Retomando a vida após uma viagem longa

por Gaía Passarelli

Nada é menos estimulante do que desembarcar de um avião numa segunda-feira de manhã e ir direto pro escritório

Nunca perguntei, mas tenho quase certeza que voltar para casa após uma viagem longa não é fácil nem para o Paul Theroux. Enquanto as insistentes lembranças da estrada atropelam o pensamento, a irritação com coisas banais afasta a vontade de retomar a rotina. Por mais que você conte com a paciência de seu par, que educadamente finge interesse quando você conta pela sexta vez sobre algum prato exótico, voltar para casa é maçante. Mas é preciso encarar a superação e você nem precisa fazer o tipo miserável. Quer ver?

O lugar do outro. Seu par não parece muito a fim do seu plano de investir o dinheiro suado num par de passagens para algum lugar asiático de nome impossível? Relaxe. Sua viagem deve ter sido incrível, a vontade de voltar e repartir momentos com o/a significant other é genuína, mas o que parece uma ideia factível pra você agora, pode não ser bem assim. O distanciamento muitas vezes joga uma luz sensata nas coisas. Dê um tempo.

A palavra chave é rotina. Ajuda a organizar o tempo, cumprir metas e basicamente a saber o que você tem para fazer a cada manhã. Se você é freelancer, ou está sem trabalho, ou não tem uma rotina fixa por qualquer motivo, invente uma.
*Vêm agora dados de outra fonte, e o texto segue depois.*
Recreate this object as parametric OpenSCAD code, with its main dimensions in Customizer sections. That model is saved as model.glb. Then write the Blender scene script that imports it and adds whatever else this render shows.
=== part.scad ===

"Viajo porque preciso, volto porque te amo". Todo mundo viaja por um motivo, então imagino que quando está em casa a sua vida não tenha o mesmo mistério/empolgação de quando está pegando carona numa estrada na Indonésia (se estou errada, parabéns). O segredo para não morrer de tédio e frustração é perceber o que faz sua vida feliz. Pra muita gente é a família. Pode ser seu grupo de amigos, um trabalho gratificante, a viver na cidade que você ama. Se essa resposta não vem de imediato, tudo bem. Mas lembra de procurar.
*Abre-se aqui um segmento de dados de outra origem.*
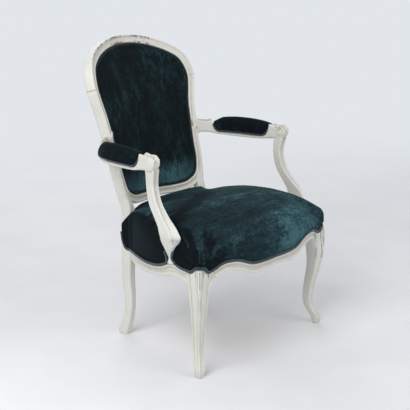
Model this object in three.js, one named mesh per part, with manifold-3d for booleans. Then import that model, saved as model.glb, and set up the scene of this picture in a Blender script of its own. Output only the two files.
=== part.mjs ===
// An upholstered open armchair with a dished back, cabriole legs and serpentine seat rails.
// Sizes are in millimetres and angles in degrees. X runs to the right as seen from the front,
// Y runs towards the back, and Z runs up from the floor. Left and right are as seen from the front.

import * as THREE from 'three';
import { mergeVertices } from 'three/addons/utils/BufferGeometryUtils.js';
import Module from 'manifold-3d';

const wasm = await Module();
wasm.setup();

// Clearances
const gap = 0.3;
const padClearance = 1.3;
const socketEnd = 1;
const overrun = 6;

// Seat frame in plan: the front rail's ends lie on the line Y = 0
const sideFrontHalf = 306;
const frontCornerWidth = 36;
const railReach = sideFrontHalf - frontCornerWidth;
const frontBow = 33;
const sideFront = 43;
const cornerBulgeWidth = 6;
const kneeCornerX = sideFrontHalf + cornerBulgeWidth;
const kneeCornerY = -6;
const sideBow = 24;
const seatDepth = 393;
const stileOuterHalf = 184;

// Seat rails
const kneeHeight = 326;
const railAboveKneeHeight = 19;
const railTop = kneeHeight + railAboveKneeHeight;
const railThickness = 30;
const rebateDepth = 7;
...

Descomprima. Sabe quando o mergulhador vai voltar para a superfície e tem que fazer isso aos poucos para não explodir? A sensação de voltar viagem, especialmente quando foi longa, é parecida. Pensa: uma viagem de avião significa entrar numa grande lata de metal num lado do mundo e sair em outro, cruzando timezones num tipo de limbo, muitas vezes sob efeito de soníferos e bebida alcoólica (ou sou só eu?). Claro que é graças a essa maravilha moderna que podemos viajar tanto e para tantos destinos, mas é pouco natural e cobra um preço alto. Tente pelo menos planejar seu retorno uns dias antes de voltar ao trabalho. Nada é menos estimulante do que desembarcar de um avião numa segunda-feira de manhã e ir direto pro escritório.

Escreva. Talvez nem devesse estar falando isso aqui. Já há conselhos o suficiente sobre escrever sobre viagens na internet. Mas mesmo que você não tenha ambições enquanto escritor, escrever ajuda a fixar, compreender e digerir memórias. Tente, nem que seja num caderno que depois você vai esquecer numa gaveta. Talvez você se surpreenda no futuro.

Organize suas fotos e faça um slide show para seus amigos e família OPA!, na verdade isso é uma má ideia, ninguém gosta de ver fotos das viagens dos outros. A não ser, claro, que você seja um fotógrafo excepcionalmente talentoso ou esteja cercado de gente incrível que vai genuinamente curtir esse momento com você. Se for esse o caso, seja feliz: você realmente tem um motivo para voltar para casa!

E por fim...

Não espere uma mudança radical. Você é a mudança que quer ver no mundo, tal e tal, mas não é porque passou uma temporada fora que vai encontrar tudo transformado. A primeira viagem longa que fiz na vida (um mês na Europa com um grupo de adolescentes brasileiras, eu tinha 16 anos e estava entre as mais velhas da turma) aconteceu exatamente quando o Plano Real estava entrando em vigor no Brasil. Quando cheguei no país a inflação estava controlada, a moeda tinha outro nome e a passagem de ônibus custava R$1. Claro que essa é uma experiência fora da curva e o normal é voltar para casa e encontrar tudo rigidamente igual, inclusive as coisas que já não te faziam muito feliz, tipo congestionamento na 23 de Maio. Mas as coisas que você gosta também estão ali – o pão quentinho da padaria, o jornaleiro que dá bom dia, o jeito que o sol bate na janela quando chega o fim da tarde, um gato aninhando ao seu lado quando você vai matar as saudades da sua cama.

Se nem isso te animar, sei lá, tente comer chocolate. Diz que tem uma substância que faz a gente feliz. Ou considere realmente passar um ano usando banheiros estranhos num eterno tráfego de aviões, trens, tuk-tuks e afins. Às vezes a gente precisa ir longe para encontrar uma razão para voltar.